The Class-Action Option
After the CASA decision was released, one of the main litigants in the birthright citizenship lawsuits, CASA Inc., quickly filed a request for an emergency block on the Trump Administration’s birthright citizenship Executive Order, and asked U.S. District Court for Maryland Judge Deborah L. Boardman for a “class-wide temporary restraining order.” As the CASA decision to pivot to a class-action shows, the opportunity to help thousands or even millions of individuals still exists. Class-actions operate to allow large groups of similarly situated individuals to bring their claims together in one lawsuit to seek common redress to common problems. Class-action lawsuits allow U.S. district court judges to issue binding orders that protect all class members from a challenged federal law or policy.
Power to the States
Attorney General Jackson’s comments ring true here. Because his office joined 21 other states in challenging the Trump Administration’s Executive Order on birthright citizenship, all individuals in North Carolina have protection under the Fourteenth Amendment. For individuals in the other 28 states, they have fewer Constitutional protections. Justice Barrett’s majority opinion recognizes that the states may sometimes be entitled to broader injunctions than individuals as plaintiffs. When states sue the U.S. federal government, U.S. district judges may be able to grant “complete relief” by way of a sweeping judicial remedy. States also have an advantage over classes of people that must meet the requirements of “numerosity,” “commonality” and “typicality.” The states automatically represent the citizens and inhabitants of their jurisdiction.
The Solicitor General for New Jersey, Jeremy Feigenbaum, raised at oral argument before the Supreme Court the odd, but now likely, scenario where Constitutional rights depend on your physical location in the U.S. Someone born to non-citizens in one state would enjoy automatic birthright citizenship, while someone born in another state would not be considered a U.S. citizen. This will likely result in “birth tourism” to Democratic-led states. Solicitor Feigenbaum argued that the states do not have the opportunity to use class-action lawsuits, so their unique standing to represent their inhabitants needs to be preserved. Justice Barrett appeared to be sympathetic to the states’ position at oral argument, and her majority opinion did preserve this avenue for wide relief.

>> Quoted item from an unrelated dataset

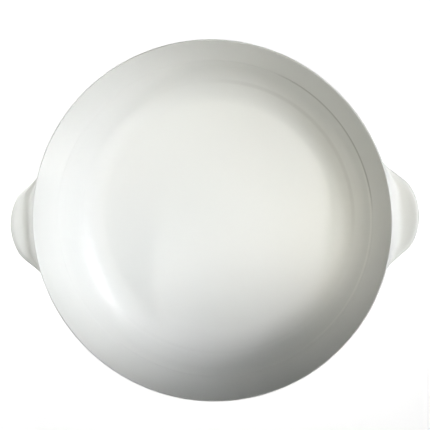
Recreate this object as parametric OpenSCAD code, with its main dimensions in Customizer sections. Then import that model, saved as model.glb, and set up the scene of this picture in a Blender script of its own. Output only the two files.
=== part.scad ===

The Administrative Procedure Act – Born in 1946 and Still Kicking
The Administrative Procedure Act was enacted on June 11, 1946, and it was given even more importance in last year’s landmark decision in Loper Bright v. Raimondo, 603 U.S. 369 (2024), which abolished the “Chevron Doctrine” of U.S. district courts giving great deference to federal agencies. While the APA has been the law governing federal agency actions for almost 80 years, it has never been more important than now. The APA authorizes U.S. district courts to set aside federal agency actions that the courts find to be arbitrary and not based on a reasoned analysis. Chief Justice John Roberts, in his majority opinion in Loper Bright, emphasized that the APA “requires courts to exercise their independent judgment in deciding whether an agency has acted within its statutory authority…” While a decision under the APA that finds a federal agency action to be illegal can have the same effect as a universal or nationwide injunction, Justice Barrett left open that question in a footnote in CASA. While the Trump Administration’s birthright executive order cannot be challenged under the APA, any federal agency policy or action undertaken to implement the executive order can be challenged under the APA.
Key Take-Aways
We now have a 30-day runway to bulk-up the existing challenges before the Trump Administration begins to enforce the birthright citizenship executive order. Civil-rights groups, state attorneys general, and immigration attorneys need to add plaintiffs to existing lawsuits and bring new lawsuits seeking class certification and class-wide injunctions. State attorneys general need to seek state-wide blocks on enforcement of the birthright citizenship executive order. And the CASA decision also “cuts both ways,” eliminating the one-size-fits-all avenue that existed for Republican attorneys general in Judge Drew B. Tipton’s courthouse in Houston, Texas and especially Judge Matthew J. Kacsmaryk’s courthouse in Amarillo, Texas. In 2015, Judge Andrew Hanen of the U.S. District Court for the Southern District of Texas issued a universal injunction halting President Barak Obama’s Deferred Action for Parents of Americans (DAPA). In 2022, Judge Tipton likewise used a universal injunction to halt a 100-day deportation pause. The anti-immigration litigation playbook just got a lot harder to run.
One Million Lawsuits
What does the end of universal or nationwide injunctions mean to the average person and the local town litigator? It means a tidal wave of individual lawsuits that U.S. district court judges and U.S. Department of Justice attorneys will need to deal with daily. Each individual lawsuit will now need to seek a temporary restraining order to protect each plaintiff’s Constitutional rights, which would have been protected by one universal or nationwide injunction. The federal courts will now be faced with millions of lawsuits, along with a multitude of class-action lawsuits, all challenging the Trump Administration’s birthright and other unconstitutional policies and actions.
Daunting as it may seem, litigators must remain vigilant in their pursuit of justice, and their defense of the rule of law by arming themselves with new skills. Attorneys have an opportunity to improve their practice. Despite the challenges that now seem insurmountable without the possibility of nationwide injunctions, lawyers must meet the moment and shift their strategies.